EXERCISE OBJECTIVE: For the listing below, give the count of lines containing "update", and no other text.

DATA PROVIDED:
# # # # #
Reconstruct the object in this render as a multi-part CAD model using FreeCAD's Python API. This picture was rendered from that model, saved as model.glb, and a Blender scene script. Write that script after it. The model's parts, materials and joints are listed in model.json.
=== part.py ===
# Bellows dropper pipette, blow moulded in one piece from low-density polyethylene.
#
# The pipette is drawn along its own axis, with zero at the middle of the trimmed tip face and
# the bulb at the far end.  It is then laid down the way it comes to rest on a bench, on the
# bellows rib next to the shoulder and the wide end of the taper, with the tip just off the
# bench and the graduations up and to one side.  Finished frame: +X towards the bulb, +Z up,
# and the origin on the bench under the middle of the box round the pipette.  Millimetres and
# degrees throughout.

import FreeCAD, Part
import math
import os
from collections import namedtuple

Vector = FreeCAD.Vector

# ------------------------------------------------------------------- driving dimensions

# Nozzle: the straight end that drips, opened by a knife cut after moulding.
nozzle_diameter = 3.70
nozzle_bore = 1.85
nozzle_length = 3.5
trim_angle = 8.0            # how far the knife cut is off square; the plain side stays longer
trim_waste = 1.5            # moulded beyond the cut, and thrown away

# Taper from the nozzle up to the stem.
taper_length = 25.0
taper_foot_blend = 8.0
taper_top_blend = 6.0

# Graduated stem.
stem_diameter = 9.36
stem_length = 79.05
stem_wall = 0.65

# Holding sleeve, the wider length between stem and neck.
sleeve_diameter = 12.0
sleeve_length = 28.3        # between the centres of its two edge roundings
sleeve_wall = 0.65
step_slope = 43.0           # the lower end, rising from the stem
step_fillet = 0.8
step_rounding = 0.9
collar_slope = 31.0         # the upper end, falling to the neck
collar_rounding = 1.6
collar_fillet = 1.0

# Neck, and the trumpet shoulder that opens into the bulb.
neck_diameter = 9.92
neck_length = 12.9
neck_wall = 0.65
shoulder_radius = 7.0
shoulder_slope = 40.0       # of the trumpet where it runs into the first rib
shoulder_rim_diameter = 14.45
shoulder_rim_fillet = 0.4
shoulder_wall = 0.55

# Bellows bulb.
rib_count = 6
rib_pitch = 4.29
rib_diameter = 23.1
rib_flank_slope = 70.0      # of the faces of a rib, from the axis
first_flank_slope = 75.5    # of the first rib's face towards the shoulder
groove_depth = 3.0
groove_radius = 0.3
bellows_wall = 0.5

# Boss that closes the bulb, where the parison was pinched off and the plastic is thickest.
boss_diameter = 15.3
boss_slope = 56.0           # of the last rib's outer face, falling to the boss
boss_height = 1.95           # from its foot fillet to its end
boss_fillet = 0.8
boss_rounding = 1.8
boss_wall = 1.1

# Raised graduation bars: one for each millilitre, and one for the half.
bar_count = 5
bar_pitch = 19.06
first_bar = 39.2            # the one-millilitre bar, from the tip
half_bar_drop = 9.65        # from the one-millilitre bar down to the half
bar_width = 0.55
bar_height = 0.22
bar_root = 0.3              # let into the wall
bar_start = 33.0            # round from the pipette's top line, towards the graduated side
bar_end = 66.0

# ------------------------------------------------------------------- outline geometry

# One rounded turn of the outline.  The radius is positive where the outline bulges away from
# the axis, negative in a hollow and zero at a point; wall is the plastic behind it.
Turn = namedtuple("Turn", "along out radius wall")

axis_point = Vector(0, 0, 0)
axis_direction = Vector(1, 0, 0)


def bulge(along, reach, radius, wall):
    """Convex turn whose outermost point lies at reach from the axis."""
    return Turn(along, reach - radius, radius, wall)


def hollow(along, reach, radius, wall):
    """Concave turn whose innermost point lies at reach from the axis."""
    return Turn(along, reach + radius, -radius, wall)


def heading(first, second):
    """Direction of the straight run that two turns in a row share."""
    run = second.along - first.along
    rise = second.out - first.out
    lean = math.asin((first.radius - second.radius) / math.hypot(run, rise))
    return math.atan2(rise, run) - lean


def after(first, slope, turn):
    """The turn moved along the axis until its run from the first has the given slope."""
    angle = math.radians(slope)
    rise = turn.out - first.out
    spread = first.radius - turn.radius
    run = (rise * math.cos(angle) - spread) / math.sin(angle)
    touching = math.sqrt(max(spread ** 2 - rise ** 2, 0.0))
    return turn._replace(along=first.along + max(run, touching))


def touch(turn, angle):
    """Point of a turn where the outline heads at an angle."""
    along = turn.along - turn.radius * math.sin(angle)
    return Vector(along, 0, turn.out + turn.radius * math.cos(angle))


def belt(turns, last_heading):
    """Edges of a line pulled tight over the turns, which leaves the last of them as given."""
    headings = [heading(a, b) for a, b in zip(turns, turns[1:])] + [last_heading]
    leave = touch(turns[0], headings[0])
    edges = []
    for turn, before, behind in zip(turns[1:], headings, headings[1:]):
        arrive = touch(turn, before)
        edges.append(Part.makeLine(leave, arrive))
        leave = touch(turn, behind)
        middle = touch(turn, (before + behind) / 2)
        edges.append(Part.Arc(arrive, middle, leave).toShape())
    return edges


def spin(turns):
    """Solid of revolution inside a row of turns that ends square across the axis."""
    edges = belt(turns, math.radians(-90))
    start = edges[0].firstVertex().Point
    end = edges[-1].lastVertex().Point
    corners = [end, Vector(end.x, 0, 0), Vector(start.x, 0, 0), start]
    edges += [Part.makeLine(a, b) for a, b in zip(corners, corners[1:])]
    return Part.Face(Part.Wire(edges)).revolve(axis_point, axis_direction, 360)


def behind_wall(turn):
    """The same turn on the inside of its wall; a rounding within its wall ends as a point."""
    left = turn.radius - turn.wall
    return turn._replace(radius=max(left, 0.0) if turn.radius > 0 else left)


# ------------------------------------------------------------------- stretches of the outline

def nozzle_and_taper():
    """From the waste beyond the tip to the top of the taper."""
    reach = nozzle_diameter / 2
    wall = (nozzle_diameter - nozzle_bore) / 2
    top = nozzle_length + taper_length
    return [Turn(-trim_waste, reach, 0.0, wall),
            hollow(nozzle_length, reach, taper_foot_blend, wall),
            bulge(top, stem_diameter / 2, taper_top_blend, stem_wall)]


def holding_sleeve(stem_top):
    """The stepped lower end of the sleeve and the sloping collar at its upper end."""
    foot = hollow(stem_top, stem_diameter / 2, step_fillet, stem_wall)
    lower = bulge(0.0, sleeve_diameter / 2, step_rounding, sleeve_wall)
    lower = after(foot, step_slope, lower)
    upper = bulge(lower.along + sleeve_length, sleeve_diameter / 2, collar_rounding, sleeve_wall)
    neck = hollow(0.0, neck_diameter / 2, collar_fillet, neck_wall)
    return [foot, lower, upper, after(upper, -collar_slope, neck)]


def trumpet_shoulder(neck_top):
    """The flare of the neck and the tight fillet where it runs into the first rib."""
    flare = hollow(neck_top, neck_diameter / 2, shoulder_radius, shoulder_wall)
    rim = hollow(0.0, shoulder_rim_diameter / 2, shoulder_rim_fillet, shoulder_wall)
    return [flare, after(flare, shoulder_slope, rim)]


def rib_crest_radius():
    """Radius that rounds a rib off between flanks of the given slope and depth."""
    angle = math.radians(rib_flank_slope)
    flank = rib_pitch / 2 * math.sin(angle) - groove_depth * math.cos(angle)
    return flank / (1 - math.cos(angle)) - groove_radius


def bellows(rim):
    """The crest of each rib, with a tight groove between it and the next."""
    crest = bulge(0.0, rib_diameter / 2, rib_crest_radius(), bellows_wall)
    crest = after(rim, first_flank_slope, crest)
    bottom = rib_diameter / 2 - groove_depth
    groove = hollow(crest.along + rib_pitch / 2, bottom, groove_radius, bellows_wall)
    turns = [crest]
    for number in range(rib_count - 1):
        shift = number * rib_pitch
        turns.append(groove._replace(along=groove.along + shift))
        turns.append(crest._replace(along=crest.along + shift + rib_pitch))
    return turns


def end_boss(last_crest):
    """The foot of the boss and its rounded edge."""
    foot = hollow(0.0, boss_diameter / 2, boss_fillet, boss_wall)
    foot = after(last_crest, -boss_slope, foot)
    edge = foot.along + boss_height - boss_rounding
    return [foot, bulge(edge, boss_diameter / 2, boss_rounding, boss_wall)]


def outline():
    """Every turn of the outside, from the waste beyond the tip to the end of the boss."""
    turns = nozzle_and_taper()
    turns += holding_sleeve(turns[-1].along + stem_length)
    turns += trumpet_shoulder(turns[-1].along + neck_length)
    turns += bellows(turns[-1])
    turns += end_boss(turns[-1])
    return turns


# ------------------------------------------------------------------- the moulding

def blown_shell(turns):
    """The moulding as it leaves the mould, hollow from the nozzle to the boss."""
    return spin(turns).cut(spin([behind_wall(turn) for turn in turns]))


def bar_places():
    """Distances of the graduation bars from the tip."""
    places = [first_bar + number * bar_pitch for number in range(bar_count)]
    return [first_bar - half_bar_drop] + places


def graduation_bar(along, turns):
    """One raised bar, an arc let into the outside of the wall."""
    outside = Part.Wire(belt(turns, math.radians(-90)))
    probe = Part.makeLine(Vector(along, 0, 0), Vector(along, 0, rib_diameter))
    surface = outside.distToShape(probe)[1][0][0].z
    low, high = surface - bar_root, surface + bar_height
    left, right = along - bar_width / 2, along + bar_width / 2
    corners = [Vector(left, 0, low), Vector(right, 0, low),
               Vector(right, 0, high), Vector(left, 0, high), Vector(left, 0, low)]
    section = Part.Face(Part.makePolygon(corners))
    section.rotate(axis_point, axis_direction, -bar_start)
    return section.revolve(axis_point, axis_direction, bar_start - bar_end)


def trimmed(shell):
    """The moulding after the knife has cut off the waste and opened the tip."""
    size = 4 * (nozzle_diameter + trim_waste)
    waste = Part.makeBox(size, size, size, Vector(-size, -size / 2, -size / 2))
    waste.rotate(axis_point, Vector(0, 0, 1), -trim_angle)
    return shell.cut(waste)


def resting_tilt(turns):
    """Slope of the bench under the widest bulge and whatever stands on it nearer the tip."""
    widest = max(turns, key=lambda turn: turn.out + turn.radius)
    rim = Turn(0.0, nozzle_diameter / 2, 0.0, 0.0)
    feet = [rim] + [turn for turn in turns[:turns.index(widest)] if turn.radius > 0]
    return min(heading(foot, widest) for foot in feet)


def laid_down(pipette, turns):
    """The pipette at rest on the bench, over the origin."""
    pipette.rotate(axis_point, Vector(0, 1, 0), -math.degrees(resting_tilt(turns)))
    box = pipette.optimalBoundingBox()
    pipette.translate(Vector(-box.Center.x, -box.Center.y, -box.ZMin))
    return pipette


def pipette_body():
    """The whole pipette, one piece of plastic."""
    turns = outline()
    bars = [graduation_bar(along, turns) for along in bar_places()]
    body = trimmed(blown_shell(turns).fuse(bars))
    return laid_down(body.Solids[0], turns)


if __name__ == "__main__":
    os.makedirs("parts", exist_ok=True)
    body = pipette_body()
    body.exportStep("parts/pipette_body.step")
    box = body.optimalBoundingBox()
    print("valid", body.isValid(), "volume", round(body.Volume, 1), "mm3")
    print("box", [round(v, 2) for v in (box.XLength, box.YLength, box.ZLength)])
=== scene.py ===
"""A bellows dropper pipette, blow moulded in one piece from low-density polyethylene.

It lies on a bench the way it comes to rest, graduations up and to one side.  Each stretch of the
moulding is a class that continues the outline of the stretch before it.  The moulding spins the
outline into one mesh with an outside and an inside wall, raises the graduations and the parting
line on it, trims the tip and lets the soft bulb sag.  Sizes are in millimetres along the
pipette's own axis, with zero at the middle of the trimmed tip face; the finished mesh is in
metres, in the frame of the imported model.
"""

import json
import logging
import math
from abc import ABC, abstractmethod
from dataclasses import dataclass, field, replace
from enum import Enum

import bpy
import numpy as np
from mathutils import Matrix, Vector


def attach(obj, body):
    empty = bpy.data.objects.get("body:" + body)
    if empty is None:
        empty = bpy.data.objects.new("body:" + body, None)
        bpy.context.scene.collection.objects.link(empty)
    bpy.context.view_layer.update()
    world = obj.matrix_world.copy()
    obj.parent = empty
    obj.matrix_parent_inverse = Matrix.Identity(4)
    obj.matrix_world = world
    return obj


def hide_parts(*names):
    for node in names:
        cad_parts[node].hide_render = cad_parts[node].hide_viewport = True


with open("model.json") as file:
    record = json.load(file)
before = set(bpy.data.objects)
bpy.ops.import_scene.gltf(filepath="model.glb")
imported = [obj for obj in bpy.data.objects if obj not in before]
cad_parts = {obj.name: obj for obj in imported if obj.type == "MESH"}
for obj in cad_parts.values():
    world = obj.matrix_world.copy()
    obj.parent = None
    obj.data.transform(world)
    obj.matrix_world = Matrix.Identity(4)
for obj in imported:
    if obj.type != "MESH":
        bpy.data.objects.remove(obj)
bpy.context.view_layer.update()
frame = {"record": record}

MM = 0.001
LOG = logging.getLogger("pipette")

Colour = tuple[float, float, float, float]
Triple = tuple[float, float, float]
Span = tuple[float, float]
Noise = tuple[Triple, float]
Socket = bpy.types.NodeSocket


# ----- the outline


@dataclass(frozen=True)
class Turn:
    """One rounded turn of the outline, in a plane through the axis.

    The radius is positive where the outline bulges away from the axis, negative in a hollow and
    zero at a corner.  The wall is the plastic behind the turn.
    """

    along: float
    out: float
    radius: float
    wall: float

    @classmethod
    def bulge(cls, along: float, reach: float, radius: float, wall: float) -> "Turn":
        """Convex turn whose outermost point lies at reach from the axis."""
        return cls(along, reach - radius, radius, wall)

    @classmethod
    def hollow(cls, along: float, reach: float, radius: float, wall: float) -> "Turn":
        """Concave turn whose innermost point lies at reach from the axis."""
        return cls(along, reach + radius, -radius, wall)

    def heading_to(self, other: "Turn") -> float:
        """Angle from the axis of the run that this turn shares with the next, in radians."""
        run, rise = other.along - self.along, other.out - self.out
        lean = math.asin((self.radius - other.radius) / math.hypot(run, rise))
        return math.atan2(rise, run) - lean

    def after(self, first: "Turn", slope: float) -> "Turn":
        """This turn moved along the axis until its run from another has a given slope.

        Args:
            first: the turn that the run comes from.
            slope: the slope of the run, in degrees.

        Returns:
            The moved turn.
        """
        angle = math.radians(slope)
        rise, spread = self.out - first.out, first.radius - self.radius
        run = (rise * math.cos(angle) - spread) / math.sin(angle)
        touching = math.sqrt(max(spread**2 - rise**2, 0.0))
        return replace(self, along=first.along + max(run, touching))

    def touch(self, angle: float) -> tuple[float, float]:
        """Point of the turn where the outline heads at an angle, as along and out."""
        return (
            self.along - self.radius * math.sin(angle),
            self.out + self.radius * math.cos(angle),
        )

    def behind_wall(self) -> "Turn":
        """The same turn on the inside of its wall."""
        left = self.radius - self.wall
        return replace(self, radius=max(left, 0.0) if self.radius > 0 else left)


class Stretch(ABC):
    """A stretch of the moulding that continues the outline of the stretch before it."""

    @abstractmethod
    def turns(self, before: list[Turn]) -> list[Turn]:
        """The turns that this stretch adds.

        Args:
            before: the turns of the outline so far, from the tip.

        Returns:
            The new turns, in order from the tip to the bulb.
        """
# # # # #
SOLUTION TO THE EXERCISE: 2